Chris Lopez of the Democratic National Convention Host Committee acknowledged that sponsors get “opportunities” that depend on the level of their support. Those opportunities can include tickets to events surrounding the convention and even access to the Pepsi Center itself, where the convention will be held.
The host committee does not have to file documents outlining the level of sponsorships until after the convention. But Lopez said the access goes up as the contributions do.

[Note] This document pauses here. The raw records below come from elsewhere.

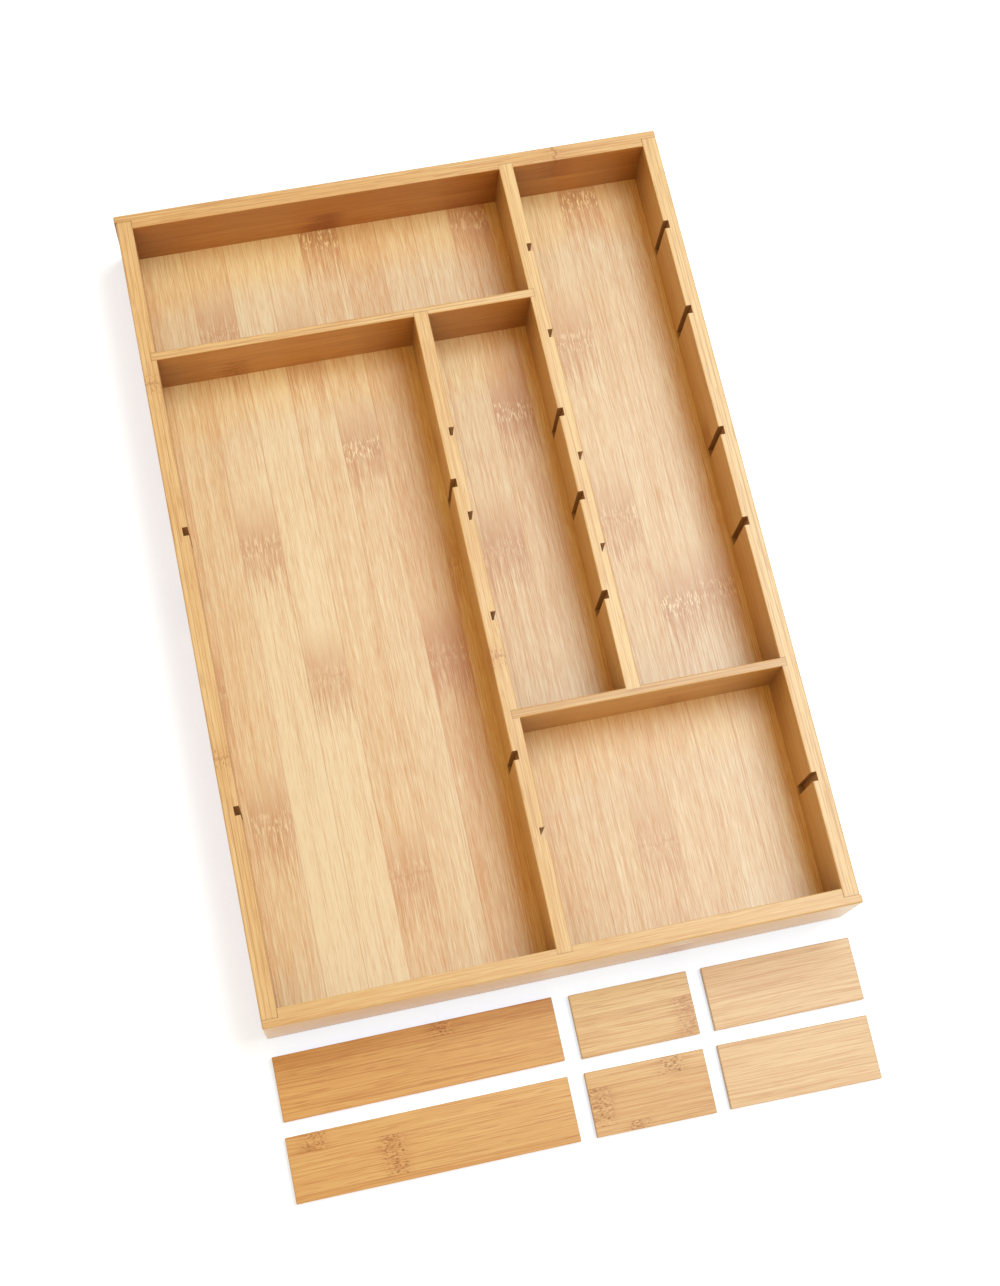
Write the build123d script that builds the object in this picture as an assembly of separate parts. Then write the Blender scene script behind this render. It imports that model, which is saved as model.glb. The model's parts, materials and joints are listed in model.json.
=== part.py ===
from build123d import *
import os

# Drawer organizer insert: an open wooden tray on a grooved floor panel, split into five compartments by
# four fixed partitions, with six loose dividers that drop into facing pairs of slots. The loose dividers
# lie flat on the surface in front of the tray, in two rows of three.
#
# Millimetres, +Z up, X across the tray, Y towards its back wall. Everything is drawn about the middle of
# the tray and then shifted, so that the origin lies under the middle of the tray and dividers together.

# Tray
WIDTH = 303.0
LENGTH = 444.5
HEIGHT = 46.0
SIDE_WALL = 8.5
END_WALL = 9.0
CORNER_LAP = 4.2      # what an end wall keeps of its thickness where it laps a side wall
PROUD_END = 0.8       # how far one end of each end wall stands past the side wall
HOUSING = 3.0         # how deep a partition's end is let into a wall or a long partition

# Floor panel, held in grooves
FLOOR_BOTTOM = 5.0
FLOOR_TOP = 10.5
FLOOR_GROOVE = 4.0

# Fixed partitions
LONG_PARTITION = 8.0
CROSS_PARTITION = 4.8
CENTRE_X = 0.0
RIGHT_X = 64.5
UPPER_CROSS_Y = 136.4
LOWER_CROSS_Y = -92.9
HALF_LAP = 2.4        # how deep the centre partition is let into the upper cross partition
THIRD_LAP = 1.6       # how deep the right partition is let into the lower cross partition
DEEP_HOUSING = 4.0    # how deep the lower cross partition is let into the centre partition

# Loose dividers and the slots that hold them
DIVIDER_HEIGHT = 32.4
DIVIDER_THICKNESS = 4.0
SLOT_WIDTH = 4.8
SLOT_DEPTH = 3.0
TOP_CLEARANCE = 0.2   # a divider in its slots stops this far below the rim
END_CLEARANCE = 0.5   # play at each end of a long or medium divider, between it and its slot's bottom
SHORT_CLEARANCE = 0.25  # the same for a short divider

RIGHT_COLUMN_SLOTS = (163.5, 111.0, 38.5, -14.0)
MIDDLE_COLUMN_SLOTS = (65.0, 16.5, -39.5)
LEFT_BAY_SLOTS = (36.0, -114.0)
LOWER_BAY_SLOTS = (-155.0,)

# Rounding of the sawn edges
OUTER_ARRIS = 1.0
INNER_ARRIS = 0.6
DIVIDER_ARRIS = 0.4

CUT_PAST = 1.0        # how far a cut starts outside the face it is made in


def about(middle, width):
    """The two limits of something centred on a value."""
    return middle - width / 2, middle + width / 2


def cut_from(face, towards, depth):
    """The two limits of a cut of some depth into a face, with towards as +1 or -1 along the axis."""
    return sorted((face - towards * CUT_PAST, face + towards * depth))


# Faces that the dimensions above lead to
OUTER_X = WIDTH / 2
OUTER_Y = LENGTH / 2
INNER_X = OUTER_X - SIDE_WALL
INNER_Y = OUTER_Y - END_WALL
LAP_Y = OUTER_Y - CORNER_LAP
SLOT_BOTTOM = HEIGHT - DIVIDER_HEIGHT - TOP_CLEARANCE
STANDING = (FLOOR_TOP, HEIGHT)
CENTRE = about(CENTRE_X, LONG_PARTITION)
RIGHT = about(RIGHT_X, LONG_PARTITION)
UPPER_CROSS = about(UPPER_CROSS_Y, CROSS_PARTITION)
LOWER_CROSS = about(LOWER_CROSS_Y, CROSS_PARTITION)
ABOVE_RIM = HEIGHT + CUT_PAST

# Loose dividers: length from slot bottom to slot bottom, less the play
LONG_DIVIDER = CENTRE[0] + INNER_X + 2 * (SLOT_DEPTH - END_CLEARANCE)
MEDIUM_DIVIDER = INNER_X - RIGHT[1] + 2 * (SLOT_DEPTH - END_CLEARANCE)
SHORT_DIVIDER = RIGHT[0] - CENTRE[1] + 2 * (SLOT_DEPTH - SHORT_CLEARANCE)

# Where each one lies: its length, its middle in X and Y, and its turn in degrees
LAID_OUT = {
    "long_divider_1": (LONG_DIVIDER, -78.8, -248.0, 0.1),
    "long_divider_2": (LONG_DIVIDER, -79.6, -288.1, -0.1),
    "short_divider_1": (SHORT_DIVIDER, 32.8, -249.1, -0.2),
    "short_divider_2": (SHORT_DIVIDER, 31.8, -288.7, -0.7),
    "medium_divider_1": (MEDIUM_DIVIDER, 111.4, -249.6, -0.3),
    "medium_divider_2": (MEDIUM_DIVIDER, 110.0, -289.6, -0.9),
}


def board(x, y, z):
    """A square-edged board between two limits along each axis."""
    size = [high - low for low, high in (x, y, z)]
    middle = [(high + low) / 2 for low, high in (x, y, z)]
    return Pos(*middle) * Box(*size)


def top_edges(solid, axis):
    """The top edges of a board that run along an axis, in order along the other horizontal axis."""
    across = Axis.Y if axis == Axis.X else Axis.X
    return solid.edges().filter_by(axis).group_by(Axis.Z)[-1].sort_by(across)


def housing(x, y):
    """The space that a partition's end takes in the board it is let into, open at the top."""
    return board(x, y, (FLOOR_TOP, ABOVE_RIM))


def slots(face_x, towards, places):
    """Slots for loose dividers, cut into an upright face, with towards as +1 or -1 along X."""
    x = cut_from(face_x, towards, SLOT_DEPTH)
    return [board(x, about(y, SLOT_WIDTH), (SLOT_BOTTOM, ABOVE_RIM)) for y in places]


def floor_panel():
    """The laminated floor, whose edges sit in the grooves of all four walls."""
    x = INNER_X + FLOOR_GROOVE
    y = INNER_Y + FLOOR_GROOVE
    return board((-x, x), (-y, y), (FLOOR_BOTTOM, FLOOR_TOP))


def end_wall(side, proud_side, partition_x):
    """A front (side -1) or back (side +1) wall, rabbeted at both ends and grooved for the floor."""
    inner, outer = (0, -1)[::side]
    x = (-OUTER_X - PROUD_END * (proud_side < 0), OUTER_X + PROUD_END * (proud_side > 0))
    wall = board(x, sorted((side * INNER_Y, side * OUTER_Y)), (0, HEIGHT))
    upright_corners = wall.edges().filter_by(Axis.Z).group_by(Axis.Y)[outer]
    rim = top_edges(wall, Axis.Y) + [top_edges(wall, Axis.X)[outer]]
    wall = fillet(upright_corners + rim, OUTER_ARRIS)
    rabbet = cut_from(side * INNER_Y, side, END_WALL - CORNER_LAP)
    for end in (-1, 1):
        past_the_side_wall = sorted((end * INNER_X, end * (OUTER_X + PROUD_END + CUT_PAST)))
        wall -= board(past_the_side_wall, rabbet, (-CUT_PAST, ABOVE_RIM))
    wall = fillet(top_edges(wall, Axis.X)[inner], INNER_ARRIS)
    groove = cut_from(side * INNER_Y, side, FLOOR_GROOVE)
    wall -= board((-INNER_X - CUT_PAST, INNER_X + CUT_PAST), groove, (FLOOR_BOTTOM, FLOOR_TOP))
    return wall - housing(partition_x, cut_from(side * INNER_Y, side, HOUSING))


def side_wall(side, cross_y, slot_places):
    """A left (side -1) or right (side +1) wall, which runs between the rabbets of the end walls."""
    inner, outer = (0, -1)[::side]
    wall = board(sorted((side * INNER_X, side * OUTER_X)), (-LAP_Y, LAP_Y), (0, HEIGHT))
    wall = fillet(top_edges(wall, Axis.Y)[inner], INNER_ARRIS)
    wall = fillet(top_edges(wall, Axis.Y)[outer], OUTER_ARRIS)
    groove = cut_from(side * INNER_X, side, FLOOR_GROOVE)
    wall -= board(groove, (-LAP_Y - CUT_PAST, LAP_Y + CUT_PAST), (FLOOR_BOTTOM, FLOOR_TOP))
    wall -= housing(cut_from(side * INNER_X, side, HOUSING), cross_y)
    return wall - slots(side * INNER_X, side, slot_places)


def long_partition(x, y, ends):
    """A partition along Y: its exposed top edges eased, and its ends let into its neighbours square."""
    exposed = board(x, y, STANDING)
    exposed = fillet(top_edges(exposed, Axis.Y), INNER_ARRIS)
    housed = [board(x, (y[0] - ends[0], y[0]), STANDING), board(x, (y[1], y[1] + ends[1]), STANDING)]
    return exposed + housed


def cross_partition(x, y, ends):
    """The same along X."""
    exposed = board(x, y, STANDING)
    exposed = fillet(top_edges(exposed, Axis.X), INNER_ARRIS)
    housed = [board((x[0] - ends[0], x[0]), y, STANDING), board((x[1], x[1] + ends[1]), y, STANDING)]
    return exposed + housed


def centre_partition():
    """Runs from the front wall to the upper cross partition, slotted on both faces."""
    solid = long_partition(CENTRE, (-INNER_Y, UPPER_CROSS[0]), (HOUSING, HALF_LAP))
    solid -= housing(cut_from(CENTRE[1], -1, DEEP_HOUSING), LOWER_CROSS)
    solid -= slots(CENTRE[0], 1, LEFT_BAY_SLOTS)
    return solid - slots(CENTRE[1], -1, MIDDLE_COLUMN_SLOTS + LOWER_BAY_SLOTS)


def right_partition():
    """Runs from the lower cross partition to the back wall, slotted on both faces."""
    solid = long_partition(RIGHT, (LOWER_CROSS[1], INNER_Y), (THIRD_LAP, HOUSING))
    solid -= housing(cut_from(RIGHT[0], 1, HOUSING), UPPER_CROSS)
    solid -= slots(RIGHT[0], 1, MIDDLE_COLUMN_SLOTS)
    return solid - slots(RIGHT[1], -1, RIGHT_COLUMN_SLOTS)


def upper_cross_partition():
    """Runs from the left wall to the right partition, and takes the centre partition's end."""
    solid = cross_partition((-INNER_X, RIGHT[0]), UPPER_CROSS, (HOUSING, HOUSING))
    return solid - housing(CENTRE, cut_from(UPPER_CROSS[0], 1, HALF_LAP))


def lower_cross_partition():
    """Runs from the centre partition to the right wall, and takes the right partition's end."""
    solid = cross_partition((CENTRE[1], INNER_X), LOWER_CROSS, (DEEP_HOUSING, HOUSING))
    return solid - housing(RIGHT, cut_from(LOWER_CROSS[1], -1, THIRD_LAP))


def loose_divider(length, x, y, turn):
    """A thin board with all its edges eased, lying flat."""
    flat = board(about(0, length), about(0, DIVIDER_HEIGHT), (0, DIVIDER_THICKNESS))
    return Pos(x, y, 0) * Rot(0, 0, turn) * fillet(flat.edges(), DIVIDER_ARRIS)


pieces = {
    "floor_panel": floor_panel(),
    "back_wall": end_wall(1, -1, RIGHT),
    "front_wall": end_wall(-1, 1, CENTRE),
    "left_wall": side_wall(-1, UPPER_CROSS, LEFT_BAY_SLOTS),
    "right_wall": side_wall(1, LOWER_CROSS, RIGHT_COLUMN_SLOTS + LOWER_BAY_SLOTS),
    "centre_partition": centre_partition(),
    "right_partition": right_partition(),
    "upper_cross_partition": upper_cross_partition(),
    "lower_cross_partition": lower_cross_partition(),
}
for name, place in LAID_OUT.items():
    pieces[name] = loose_divider(*place)

footprint = Compound(list(pieces.values())).bounding_box().center()
to_origin = Pos(-footprint.X, -footprint.Y, 0)

os.makedirs("parts", exist_ok=True)
for name, piece in pieces.items():
    export_step(to_origin * piece, f"parts/{name}.step")
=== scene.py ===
import json
import math

import bpy
import numpy as np
from mathutils import Matrix, Vector

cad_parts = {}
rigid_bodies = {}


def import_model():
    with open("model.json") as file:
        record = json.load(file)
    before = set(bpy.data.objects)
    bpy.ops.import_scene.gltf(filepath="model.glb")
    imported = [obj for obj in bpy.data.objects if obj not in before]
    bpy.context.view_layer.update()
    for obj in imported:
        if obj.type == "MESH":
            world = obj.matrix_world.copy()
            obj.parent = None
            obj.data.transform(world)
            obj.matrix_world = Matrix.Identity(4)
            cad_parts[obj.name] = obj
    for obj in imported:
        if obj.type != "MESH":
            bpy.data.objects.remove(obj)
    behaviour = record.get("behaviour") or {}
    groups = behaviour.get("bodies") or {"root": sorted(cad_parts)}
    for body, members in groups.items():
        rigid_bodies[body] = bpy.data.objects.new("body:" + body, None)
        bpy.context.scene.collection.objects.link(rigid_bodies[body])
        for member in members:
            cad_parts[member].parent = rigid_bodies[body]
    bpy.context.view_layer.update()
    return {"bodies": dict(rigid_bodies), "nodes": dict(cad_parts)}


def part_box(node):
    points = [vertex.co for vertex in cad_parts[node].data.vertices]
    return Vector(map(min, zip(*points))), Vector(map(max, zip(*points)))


# The looks of a bamboo drawer organizer: a slotted tray with fixed partitions, and six loose dividers in
# front of it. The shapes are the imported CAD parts, and every board gets its own bamboo.

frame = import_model()
nodes = frame["nodes"]

MM_PER_M = 1000.0

low_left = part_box("left_wall")[0]
high_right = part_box("right_wall")[1]
tray_middle = Vector(((low_left.x + high_right.x) / 2, (low_left.y + high_right.y) / 2, 0.0))


# ---------------------------------------------------------------- boards

# Linear colours: what a board's palest and deepest strips are, and the flush around its nodes. The tops of
# the boards are paler than their faces: partly the strips' own paler edges, partly painted light from above.
FLOOR_WOOD = {"pale": (0.87, 0.735, 0.54), "deep": (0.67, 0.355, 0.16), "flush": (0.57, 0.27, 0.135)}
WALL_WOOD = {"pale": (0.71, 0.46, 0.22), "deep": (0.58, 0.31, 0.12), "flush": (0.42, 0.155, 0.05)}
BACK_WOOD = {"pale": (0.67, 0.345, 0.11), "deep": (0.54, 0.225, 0.055), "flush": (0.36, 0.11, 0.03)}
# The front wall's wood is partly its own paler tone and partly painted light thrown on its outer face from
# the table.
LIT_FRONT_WOOD = {"pale": (0.86, 0.69, 0.46), "deep": (0.76, 0.54, 0.31), "flush": (0.58, 0.27, 0.11)}
FRONT_RIM_WOOD = {"pale": (0.81, 0.58, 0.32), "deep": (0.70, 0.43, 0.20), "flush": (0.54, 0.24, 0.09)}
PARTITION_WOOD = {"pale": (0.74, 0.51, 0.26), "deep": (0.62, 0.35, 0.145), "flush": (0.46, 0.18, 0.06)}
CROSS_WOOD = {"pale": (0.74, 0.48, 0.235), "deep": (0.62, 0.33, 0.13), "flush": (0.46, 0.18, 0.06)}
LIT_RIM_WOOD = {"pale": (0.84, 0.62, 0.35), "deep": (0.72, 0.44, 0.20), "flush": (0.58, 0.27, 0.10)}
CARAMEL_WOOD = {"pale": (0.76, 0.45, 0.17), "deep": (0.62, 0.30, 0.095), "flush": (0.46, 0.165, 0.04)}
GOLDEN_WOOD = {"pale": (0.79, 0.50, 0.22), "deep": (0.65, 0.34, 0.12), "flush": (0.48, 0.185, 0.05)}
HONEY_WOOD = {"pale": (0.83, 0.62, 0.36), "deep": (0.66, 0.39, 0.175), "flush": (0.52, 0.23, 0.08)}
TAN_WOOD = {"pale": (0.78, 0.53, 0.28), "deep": (0.65, 0.37, 0.16), "flush": (0.49, 0.21, 0.07)}
PALE_WOOD = {"pale": (0.81, 0.60, 0.38), "deep": (0.68, 0.42, 0.23), "flush": (0.56, 0.28, 0.12)}

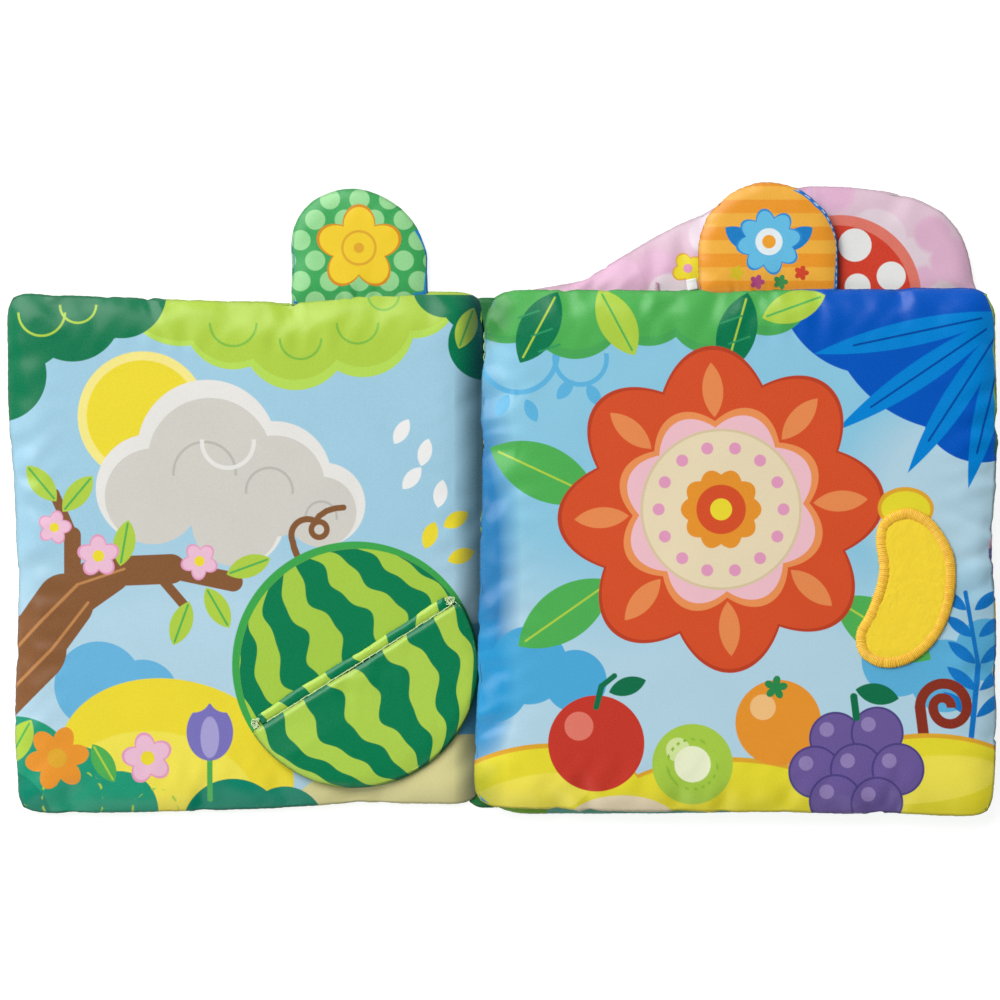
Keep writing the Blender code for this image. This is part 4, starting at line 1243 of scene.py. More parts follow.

Massie Ritsch of the Center for Responsive Politics said corporations sponsor political conventions for the same reason they sponsor sporting events: to build goodwill. And at political conventions, executives get access to influential people, Ritsch said. “Corporations aren’t allowed to contribute directly to political parties or candidates’ campaigns, but they can subsidize the gatherings that show off a party’s candidate to American voters and get the candidate officially nominated,” Ritsch wrote in an e-mail interview.
“Money from these corporate donors helps the party, it helps the candidate, and to call it anything other than a campaign contribution is to make a distinction without a difference.”
Sens. Hillary Clinton and Barack Obama may be spending all their time talking about flag pins and the Iraq war, about a gas tax holiday and health care, but federal Lobbying Disclosure Act records show the companies sponsoring this summer’s convention in Denver have many other interests in Washington.
Qwest, for example, is interested in a rewrite of the 1996 Telecommunications Act. Molson Coors has an interest in tax policy, alcohol advertising and self- regulation, excise taxes on beer and other issues. Coca-Cola is looking at the Child Nutrition Promotion and School Lunch Protection Act of 2007 and other issues.
And on it goes — scores of issues the sponsors have lobbied on.
“Since the conventions are basically party functions, and the money goes to pay for what the party wants to do, in part these convention contributions are like campaign contributions,” said Steve Weissman of the Campaign Finance Institute. “And campaign contributions reinforce lobbying representations because you can get in much more easily to see somebody if you’re a donor.”
Weissman said he believes that convention sponsorships amount to contributions directly to political candidates.
“We have long made the point that even if some of these companies and individuals have in their mind that they are contributing to support the promotion of the local city, like Denver, that that may not be the only thing they have in their mind,” Weissman said. “And whatever they have in their mind, it will be something that can add to the bonds of gratitude of political candidates.
“After all, what is a convention but the largest political ad?”
(Kevin Vaughan and M.E. Sprengelmeyer write for the Rocky Mountain News)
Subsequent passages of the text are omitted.